The Token Transparency Framework attempts to solve this fragmentation problem by creating a consistent disclosure structure that can be used across projects. Instead of forcing investors to search through dozens of sources, the goal is to make important information easier to locate and compare.

Why Exchanges Support It

Source: forbes.com

Crypto exchanges need better listing standards.

If an exchange lists a token with unclear supply, hidden insider allocations, or unknown market maker deals, users may face serious risk. This also creates legal and reputational risk for the exchange.

That is why Coinbase, Binance.US, Kraken, and other major firms are supporting stronger disclosure standards.

Binance.US said it joined the Transparency Alliance to support stronger disclosure standards and market integrity in token markets. Its CEO, Stephen Gregory, said the framework gives clear criteria to evaluate crypto assets.

For exchanges, this is not only about public image. It is also about preparing for a more institutional market.

Why Crypto Compliance Is Changing

Crypto compliance used to focus mainly on KYC, AML, sanctions screening, and exchange licenses.

Now it is expanding.

Compliance is also becoming about token transparency, market structure, investor protection, and disclosure quality. Institutions do not want to invest in markets where basic information is missing.

Blockworks said the framework includes two filing types: a one-time filing for early-stage or post-launch projects, and a continuously updated filing for mature protocols. These filings can include entity structure, insider allocations, exchange listing terms, market maker agreements, and buyback programs.

This is closer to how traditional markets think.

Not exactly the same as stocks, but moving in that direction.

What Institutional Investors Usually Look For

Crypto Investors
Source: investopedia.com

Institutional participation has become one of the biggest themes in crypto over the past several years. Large investors generally operate under stricter risk management standards than retail traders.

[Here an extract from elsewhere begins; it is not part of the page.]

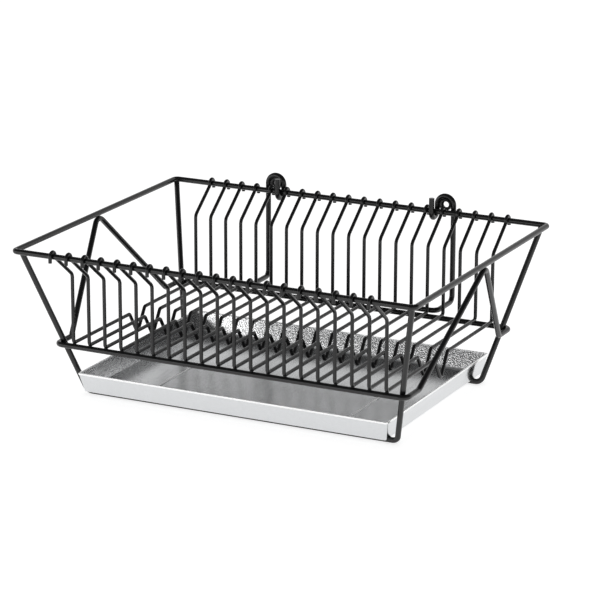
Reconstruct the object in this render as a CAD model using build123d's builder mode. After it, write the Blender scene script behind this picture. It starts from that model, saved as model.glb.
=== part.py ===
"""Dish drying rack: a welded wire basket with twenty plate slots, a wall bracket that hooks over its rear
rim, and a galvanised drip tray that slides between its legs.

Millimetres. +X runs along the rack to the right, +Y to the back, +Z up. The origin is on the floor, at the
middle of the whole part's box.
"""

from build123d import *
import os
from math import hypot, radians, sin, sqrt, tan

os.makedirs("parts", exist_ok=True)

# ---------------------------------------------------------------- wire stock
frame_d = 4.8  # rim, lower frame, legs and wall bracket
plate_d = 3.1  # the twenty plate wires
weld_sink = 0.12  # how far a welded wire sinks into its neighbour
free_gap = 0.3  # clearance between pieces that move apart
shortest_run = 0.01  # two bends nearer than this follow straight on

frame_r = frame_d / 2
plate_r = plate_d / 2

# ---------------------------------------------------------------- basket
rack_length = 370.0  # outside the rim
rim_depth = 283.3  # outside the rim, front to back
rim_height = 134.0  # rim wire's centre above the floor
rim_bend = 4.0
base_drop = 86.5  # from the rim's centre to the lower rails' centre
base_half_length = 162.3
base_half_depth = 107.8
base_bend = 6.0
strut_half_base = 83.1  # where the end struts leave the lower rail
strut_bend = 6.0
strut_apex_bend = 8.5

rim_half_length = rack_length / 2 - frame_r
rim_half_depth = rim_depth / 2 - frame_r
base_height = rim_height - base_drop

# ---------------------------------------------------------------- legs
foot_half_length = 145.4
foot_half_depth = 86.0
foot_bend = 6.0
leg_inset_x = 4.2  # the leg's end inside the rim's corner
leg_inset_y = 5.25
leg_drop = 0.9

# ---------------------------------------------------------------- plate wires
plate_count = 20
plate_pitch = 15.27
hook_tip_drop = 4.7  # below the rim's centre, on the outside
hook_neck_drop = 1.5
hook_neck_bend = 3.0
shoulder_inset = 31.0  # from the rim's centre line to the upright part
shoulder_drop = 22.75
shoulder_bend = 6.0
toe_bend = 3.0
notch_half_width = 13.4
notch_depth = 20.6  # to the corner of the bend's centre lines
notch_lip_bend = 2.5
notch_floor_bend = 2.5

# ---------------------------------------------------------------- wall bracket
eye_half_spacing = 83.2
eye_bend = 7.75  # to the wire's centre
eye_rise = 5.0  # the eye's centre above the rim's centre
bracket_back = 7.4  # the eyes' plane behind the rim's centre
hook_front = 5.2  # from the rail's middle forward to the hook's front limb
hook_front_bend = 5.2
hook_back_bend = 7.2
hook_rise = 12.9
hook_drop = 5.4
run_drop = 82.0  # the lower run below the rim's centre
run_bend = 6.0
disc_press = 0.08
disc_hole_d = 5.2
disc_lip = 1.7  # the cup's lip in front of the eye's plane
disc_floor = 1.2
disc_wall = 1.3
disc_edge = 0.5

# ---------------------------------------------------------------- drip tray
tray_half_length = 141.0  # across the outside of the base
tray_half_depth = 99.8
tray_shift = -0.85  # x of the middle of the tray as it stands on the leg wires
tray_flare_x = 3.2  # how far the top edge stands outside the base
tray_flare_y = 5.0
tray_height = 17.4
tray_sheet = 0.8
tray_corner = 1.6
tray_base_bend = 1.4
crease_half_spacing = 90.5  # the two pressed creases across the floor, front to back
crease_half_length = 96.5
crease_width = 1.8
crease_rise = 0.4
crease_slope = 45.0

# ---------------------------------------------------------------- worked out
hook_bend = frame_r + plate_r - weld_sink
front_reach = rim_half_depth + hook_bend + plate_r
back_reach = rim_half_depth + bracket_back + frame_r
# The part's box is centred on y = 0, so the rim's own middle lies a little in front of it.
rim_mid = (front_reach - back_reach) / 2
rim_back = rim_mid + rim_half_depth
eye_height = rim_height + eye_rise
eye_y = rim_back + bracket_back
plate_upright = rim_half_depth - shoulder_inset
# The bend at a plate wire's foot rests on the lower rail.
toe_offset = base_half_depth - (plate_upright - toe_bend)
toe_reach = frame_r + plate_r - weld_sink + toe_bend
plate_floor = base_height + sqrt(toe_reach**2 - toe_offset**2) - toe_bend
run_y = rim_mid + plate_upright + plate_r + frame_r + free_gap
run_height = rim_height - run_drop


def finish(piece, label):
    """Name a piece and write it."""
    piece.part.label = label
    export_step(piece.part, f"parts/{label}.step")


def bend_arc(before, corner, after, bend):
    """Start, middle and end of the round bend that replaces a corner."""
    back = (before - corner).normalized()
    ahead = (after - corner).normalized()
    half_angle = radians(back.get_angle(ahead)) / 2
    tangent = bend / tan(half_angle)
    inward = (back + ahead).normalized()
    middle = corner + inward * (bend / sin(half_angle) - bend)
    return corner + back * tangent, middle, corner + ahead * tangent


def bent_wire(label, corners, bends, diameter, close=False):
    """One round wire along straight runs, with a bend of the given radius at each corner."""
    points = [Vector(*corner) for corner in corners]
    if close:
        points = [points[-1], *points, points[0]]
    arcs = [bend_arc(*points[index : index + 3], bend) for index, bend in enumerate(bends)]
    run_starts = [points[0]] + [arc[2] for arc in arcs]
    run_ends = [arc[0] for arc in arcs] + [points[-1]]
    if close:
        run_starts = run_starts[1:]
        run_ends = run_ends[1:-1] + run_ends[:1]
        arcs = arcs[1:] + arcs[:1]
    with BuildPart() as wire:
        with BuildLine():
            for index, (start, end) in enumerate(zip(run_starts, run_ends)):
                if (end - start).length > shortest_run:
                    Line(start, end)
                if index < len(arcs):
                    ThreePointArc(*arcs[index])
        with BuildSketch(Plane(origin=run_starts[0], z_dir=run_ends[0] - run_starts[0])):
            Circle(diameter / 2)
        sweep()
    finish(wire, label)
    return wire


def top_rim():
    """The closed rectangle at the top."""
    corners = [
        (side_x * rim_half_length, rim_mid + side_y * rim_half_depth, rim_height)
        for side_x, side_y in ((-1, -1), (1, -1), (1, 1), (-1, 1))
    ]
    return bent_wire("top_rim", corners, [rim_bend] * len(corners), frame_d, close=True)


def lower_frame():
    """A rectangle whose two short sides rise to a strut apex under the rim's side rails."""
    apex_top = rim_height - frame_d + weld_sink
    lean_x = rim_half_length - base_half_length
    lean_z = apex_top - base_height
    slope = hypot(lean_x, lean_z)
    # The bend at the apex cuts its corner by this much, measured up the struts' plane.
    half_angle_sine = strut_half_base / hypot(strut_half_base, slope)
    cut = strut_apex_bend * (1 / half_angle_sine - 1)
    apex_x = rim_half_length + cut * lean_x / slope
    apex_z = apex_top + cut * lean_z / slope
    corners = []
    for side in (1, -1):
        corners += [
            (side * base_half_length, rim_mid - side * base_half_depth, base_height),
            (side * base_half_length, rim_mid - side * strut_half_base, base_height),
            (side * apex_x, rim_mid, apex_z),
            (side * base_half_length, rim_mid + side * strut_half_base, base_height),
            (side * base_half_length, rim_mid + side * base_half_depth, base_height),
        ]
    bends = [base_bend, strut_bend, strut_apex_bend, strut_bend, base_bend] * 2
    return bent_wire("lower_frame", corners, bends, frame_d, close=True)


def leg_wire(label, side):
    """Down from one rim corner, along the floor under the tray, and up to the other corner."""
    top_y = rim_mid + side * (rim_half_depth - leg_inset_y)
    foot_y = rim_mid + side * foot_half_depth
    top_x = rim_half_length - leg_inset_x
    corners = [
        (-top_x, top_y, rim_height - leg_drop),
        (-foot_half_length, foot_y, frame_r),
        (foot_half_length, foot_y, frame_r),
        (top_x, top_y, rim_height - leg_drop),
    ]
    return bent_wire(label, corners, [foot_bend, foot_bend], frame_d)


def plate_wire(number):
    """One thin wire across the basket, hooked over both long rails, with the plate notch in its middle."""
    x = (number - (plate_count + 1) / 2) * plate_pitch
    # Half of the wire as depth from the middle, height and bend, from the hook's tip to the notch.
    half = [
        (rim_half_depth + hook_bend, rim_height - hook_tip_drop, 0),
        (rim_half_depth + hook_bend, rim_height + hook_bend, hook_bend),
        (rim_half_depth - hook_bend, rim_height + hook_bend, hook_bend),
        (rim_half_depth - hook_bend, rim_height - hook_neck_drop, hook_neck_bend),
        (plate_upright, rim_height - shoulder_drop, shoulder_bend),
        (plate_upright, plate_floor, toe_bend),
        (notch_half_width, plate_floor, notch_lip_bend),
    ]
    notch = [(0, plate_floor - notch_depth, notch_floor_bend)]
    front = [(-depth, height, bend) for depth, height, bend in half]
    profile = front + notch + half[::-1]
    corners = [(x, rim_mid + depth, height) for depth, height, bend in profile]
    bends = [bend for depth, height, bend in profile[1:-1]]
    return bent_wire(f"plate_wire_{number:02d}", corners, bends, plate_d)


def bracket_wire():
    """J hook, eye, rod and half of the lower run, and the same again mirrored."""
    hook_x = eye_half_spacing - eye_bend
    rod_x = eye_half_spacing + eye_bend
    eye_top = eye_height + eye_bend
    half = [
        (hook_x, rim_back - hook_front, rim_height + hook_rise, 0),
        (hook_x, rim_back - hook_front, rim_height - hook_drop, hook_front_bend),
        (hook_x, eye_y, rim_height - hook_drop, hook_back_bend),
        (hook_x, eye_y, eye_top, eye_bend),
        (rod_x, eye_y, eye_top, eye_bend),
        (rod_x, eye_y, run_height, run_bend),
        (rod_x, run_y, run_height, run_bend),
    ]
    mirrored = [(-x, y, z, bend) for x, y, z, bend in half[::-1]]
    profile = half + mirrored
    corners = [(x, y, z) for x, y, z, bend in profile]
    bends = [bend for x, y, z, bend in profile[1:-1]]
    return bent_wire("bracket_wire", corners, bends, frame_d)


def screw_disc(label, side):
    """A cup washer pressed into an eye, its flat back on the wall and its hole for a wall screw."""
    outer = eye_bend - frame_r + disc_press
    inner = outer - disc_wall
    hole = disc_hole_d / 2
    floor_front = frame_r - disc_floor
    centre = Vector(side * eye_half_spacing, eye_y, eye_height)
    # The profile's first coordinate is the radius, its second the distance behind the eye's plane.
    section = Plane(origin=centre, x_dir=(1, 0, 0), z_dir=(0, 0, 1))
    with BuildPart() as disc:
        with BuildSketch(section):
            with BuildLine():
                Polyline(
                    (hole, frame_r),
                    (outer, frame_r),
                    (outer, disc_edge - disc_lip),
                    (outer - disc_edge, -disc_lip),
                    (inner, -disc_lip),
                    (inner - disc_edge, floor_front),
                    (hole, floor_front),
                    close=True,
                )
            make_face()
        revolve(axis=Axis(centre, (0, 1, 0)))
    finish(disc, label)
    return disc


def drip_tray():
    """A folded sheet tray with flared walls and two low creases across its floor."""
    base_z = frame_d + free_gap
    top_z = base_z + tray_height
    mouth_half_length = tray_half_length + tray_flare_x
    mouth_half_depth = tray_half_depth + tray_flare_y
    level = Plane(origin=(tray_shift, 0, 0), x_dir=(1, 0, 0), z_dir=(0, 0, 1))
    with BuildPart() as tray:
        with BuildSketch(level.offset(base_z)):
            RectangleRounded(2 * tray_half_length, 2 * tray_half_depth, tray_corner)
        with BuildSketch(level.offset(top_z)):
            RectangleRounded(2 * mouth_half_length, 2 * mouth_half_depth, tray_corner)
        loft()
        fillet(tray.faces().sort_by(Axis.Z)[0].edges(), tray_base_bend)
        floor_z = base_z + tray_sheet
        inner_corner = tray_corner - tray_sheet
        with BuildSketch(level.offset(floor_z)):
            RectangleRounded(
                2 * (tray_half_length - tray_sheet), 2 * (tray_half_depth - tray_sheet), inner_corner
            )
        with BuildSketch(level.offset(top_z)):
            RectangleRounded(
                2 * (mouth_half_length - tray_sheet), 2 * (mouth_half_depth - tray_sheet), inner_corner
            )
        loft(mode=Mode.SUBTRACT)
        # The flat faces from the bottom up are the underside, the inside floor and the top edge.
        inside_floor = tray.faces().filter_by(Axis.Z).sort_by(Axis.Z)[1]
        fillet(inside_floor.edges(), tray_base_bend - tray_sheet)
        with BuildSketch(level.offset(floor_z)):
            with Locations((-crease_half_spacing, 0), (crease_half_spacing, 0)):
                Rectangle(crease_width, 2 * crease_half_length)
        extrude(amount=crease_rise, taper=crease_slope)
    finish(tray, "drip_tray")
    return tray


top_rim()
lower_frame()
leg_wire("front_leg_wire", -1)
leg_wire("rear_leg_wire", 1)
for wire_number in range(1, plate_count + 1):
    plate_wire(wire_number)
bracket_wire()
screw_disc("screw_disc_left", -1)
screw_disc("screw_disc_right", 1)
drip_tray()
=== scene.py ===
"""Looks of the dish drying rack: black coated wire, two cup washers and a galvanised drip tray.

Metres, in the CAD's frame: +X along the rack to the right, +Y to the back, +Z up, the floor at z = 0.
"""

import math

import bmesh
import bpy
import numpy as np
from mathutils import Matrix, Vector


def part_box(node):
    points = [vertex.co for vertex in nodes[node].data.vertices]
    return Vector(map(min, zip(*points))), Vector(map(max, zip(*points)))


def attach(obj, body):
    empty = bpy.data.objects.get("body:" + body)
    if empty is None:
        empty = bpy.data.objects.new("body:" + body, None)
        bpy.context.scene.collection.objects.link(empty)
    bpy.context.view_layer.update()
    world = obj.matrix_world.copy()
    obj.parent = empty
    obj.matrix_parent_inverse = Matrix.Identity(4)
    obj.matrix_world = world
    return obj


MM = 0.001

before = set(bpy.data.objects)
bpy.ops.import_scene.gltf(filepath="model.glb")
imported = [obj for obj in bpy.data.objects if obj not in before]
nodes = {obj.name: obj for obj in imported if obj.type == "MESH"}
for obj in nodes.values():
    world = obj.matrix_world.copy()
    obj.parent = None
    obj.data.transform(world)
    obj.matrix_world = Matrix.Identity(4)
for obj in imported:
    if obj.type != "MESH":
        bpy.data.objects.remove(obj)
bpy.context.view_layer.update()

# ---------------------------------------------------------------- camera
CAMERA_AZIMUTH = 26.4374
CAMERA_ELEVATION = 16.4448
CAMERA_ROLL = 0.1458
CAMERA_DISTANCE = 2.46721
CAMERA_AIM = Vector((0.009768, 0.006285, 0.078531))
CAMERA_LENS = 173.795
SENSOR_WIDTH = 36.0
CLIP_NEAR = 0.05
CLIP_FAR = 50.0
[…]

Before allocating capital, they often want answers to questions that many crypto projects historically did not disclose clearly.

Common areas of focus include:

  • Token distribution and vesting schedules
  • Governance and voting structures
  • Treasury management practices
  • Legal entity ownership
  • Liquidity arrangements
  • Market maker relationships
  • Revenue and value accrual mechanisms

Standardized disclosures make these areas easier to evaluate. They also help investors compare projects using a consistent framework rather than relying on fragmented information.

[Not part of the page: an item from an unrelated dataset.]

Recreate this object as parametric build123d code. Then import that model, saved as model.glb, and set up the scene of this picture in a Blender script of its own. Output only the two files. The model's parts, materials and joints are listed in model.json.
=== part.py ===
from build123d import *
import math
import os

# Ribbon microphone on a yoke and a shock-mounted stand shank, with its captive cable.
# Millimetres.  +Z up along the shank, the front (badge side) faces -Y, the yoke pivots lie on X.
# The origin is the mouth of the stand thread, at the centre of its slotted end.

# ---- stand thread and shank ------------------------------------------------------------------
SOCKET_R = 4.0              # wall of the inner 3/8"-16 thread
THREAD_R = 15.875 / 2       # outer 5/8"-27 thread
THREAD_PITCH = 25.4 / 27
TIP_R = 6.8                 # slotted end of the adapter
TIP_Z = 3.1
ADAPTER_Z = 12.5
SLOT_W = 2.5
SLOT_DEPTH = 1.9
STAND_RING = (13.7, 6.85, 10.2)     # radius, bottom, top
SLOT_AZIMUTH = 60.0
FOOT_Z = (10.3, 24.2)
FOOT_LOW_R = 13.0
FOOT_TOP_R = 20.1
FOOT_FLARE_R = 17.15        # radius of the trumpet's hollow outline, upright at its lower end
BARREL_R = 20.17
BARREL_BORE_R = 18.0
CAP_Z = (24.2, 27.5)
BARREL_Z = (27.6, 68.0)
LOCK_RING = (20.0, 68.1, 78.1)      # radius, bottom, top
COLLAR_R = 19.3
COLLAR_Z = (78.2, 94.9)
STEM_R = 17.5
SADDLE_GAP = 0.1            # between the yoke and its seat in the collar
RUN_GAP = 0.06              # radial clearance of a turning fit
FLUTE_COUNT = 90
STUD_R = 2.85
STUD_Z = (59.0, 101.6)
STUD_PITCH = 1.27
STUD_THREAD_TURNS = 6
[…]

For many institutions, transparency does not eliminate risk. However, it can make risk easier to measure. That distinction may become increasingly important as larger pools of capital enter digital asset markets.

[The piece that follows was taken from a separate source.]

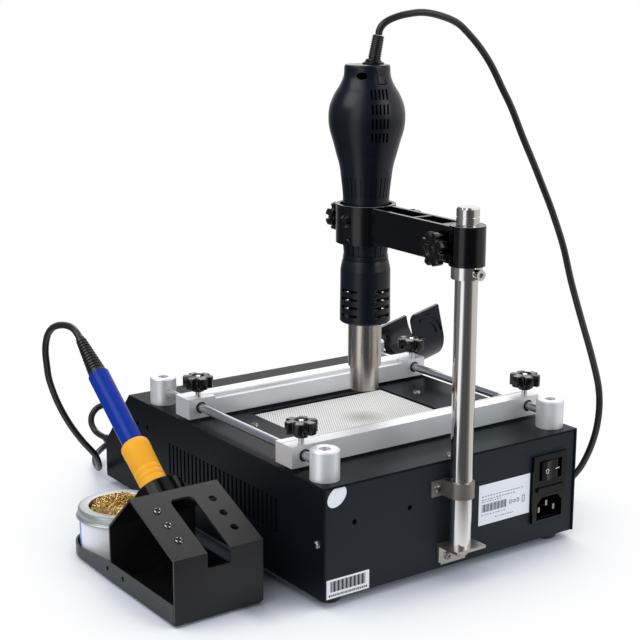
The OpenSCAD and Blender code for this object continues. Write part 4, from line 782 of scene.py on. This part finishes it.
def floor_material():
    """White floor that shows as the background and keeps the object's shadow."""
    m, n, p = shader("Floor White", specular=0.2)
    p.inputs["Roughness"].default_value = 0.7
    place = n.place()
    away = n.add("ShaderNodeVectorMath", {0: place}, operation="LENGTH").outputs["Value"]
    ray = n.add("ShaderNodeLightPath").outputs
    free = n.add("ShaderNodeAmbientOcclusion", {"Distance": SHADE_REACH}, samples=12).outputs["AO"]
    share = n.sum("ADD", n.sum("MULTIPLY", n.ramp(free, *SHADE_RAMP), 0.975), 0.02)
    share = n.most(share, n.ramp(away, *OPEN_FLOOR))
    # Painted shade: the floor is painted dark, and glows less, in the gap between the stand and the casing
    split = n.add("ShaderNodeSeparateXYZ", {0: place}).outputs
    edges = [n.ramp(split[axis], low, high) for axis, low, high in PAINTED_GAP_SHADE_EDGES]
    painted_gap_shade = edges[0]
    for edge in edges[1:]:
        painted_gap_shade = n.sum("MULTIPLY", painted_gap_shade, edge)
    share = n.sum("MULTIPLY", share, n.sum("SUBTRACT", 1.0, n.sum("MULTIPLY", painted_gap_shade, 0.95)))
    n.link(n.mix(painted_gap_shade, (0.70, 0.74, 0.86, 1), (0.06, 0.065, 0.08, 1)), p.inputs["Base Color"])
    seen = n.most(ray["Is Camera Ray"], ray["Is Transmission Ray"], ray["Is Glossy Ray"])
    far = n.sum("MULTIPLY", ray["Is Glossy Ray"], n.ramp(away, *SCREENS_FROM))
    around = n.use("Studio Surround", {0: place}).outputs[0]
    glow = n.add("ShaderNodeEmission", {"Color": n.mix(far, (1, 1, 1, 1), around), "Strength": 1.0})
    look = n.add("ShaderNodeMixShader", {0: n.sum("MULTIPLY", share, seen), 1: p.outputs[0],
                                         2: glow.outputs[0]})
    n.link(look.outputs[0], m.node_tree.nodes["Material Output"].inputs[0])
    return m


def studio_world():
    """White to the camera, plain soft light on the object, and the studio's screens in its gloss."""
    world = bpy.data.worlds.new("Studio")
    world.use_nodes = True
    n = Net(world.node_tree)
    ray = n.add("ShaderNodeLightPath").outputs
    seen = n.most(ray["Is Camera Ray"], ray["Is Transmission Ray"], ray["Is Glossy Ray"])
    around = n.use("Studio Surround", {0: n.add("ShaderNodeTexCoord").outputs["Generated"]}).outputs[0]
    plain = n.add("ShaderNodeBackground", {"Color": (0.93, 0.96, 1.0, 1), "Strength": 0.8})
    high = n.sum("ADD", n.sum("MULTIPLY", ray["Is Glossy Ray"], 0.6), 1.0)
    white = n.add("ShaderNodeBackground", {"Color": n.mix(ray["Is Glossy Ray"], (1, 1, 1, 1), around),
                                           "Strength": high})
    both = n.add("ShaderNodeMixShader", {0: seen, 1: plain.outputs[0], 2: white.outputs[0]})
    n.link(both.outputs[0], world.node_tree.nodes["World Output"].inputs[0])
    return world


def area_light(name, place, aim, size, power):
    """A large soft lamp, in metres and watts."""
    clear_selection()
    bpy.ops.object.light_add(type="AREA", location=place)
    lamp = bpy.context.object
    lamp.name = name
    lamp.data.shape = "RECTANGLE"
    lamp.data.size, lamp.data.size_y = size
    lamp.data.energy = power
    lamp.rotation_euler = (Vector(aim) - Vector(place)).to_track_quat("-Z", "Y").to_euler()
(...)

Does This Mean Full Compliance Has Arrived?

Not yet.

The Transparency Alliance is an important step, but it is still industry-led. It is not the same as a full legal disclosure regime created by regulators.

There are still many questions.

  • Will all exchanges require these filings?
  • Will investors actually read them?
  • Will projects update information honestly?
  • Will regulators accept this model?
  • Will weak projects avoid disclosure?

These questions matter.

A disclosure framework only works if the market values it. If top exchanges, funds, and custodians start treating disclosure as a basic requirement, then projects may have to follow.

Final Thoughts

The Token Transparency Framework shows that crypto is becoming more serious about market standards.

For years, many token buyers had to make decisions with incomplete information. That may not work in the next phase of the industry.

As more institutions enter crypto, they will ask for clearer disclosures, better controls, and stronger market integrity.

Coinbase, Binance.US, Kraken, and other firms joining the Transparency Alliance does not mean crypto has solved its compliance problem. But it does show where the industry is heading.

The next era of crypto may not only be about faster chains or higher yields.

It may be about trust, disclosure, and transparency.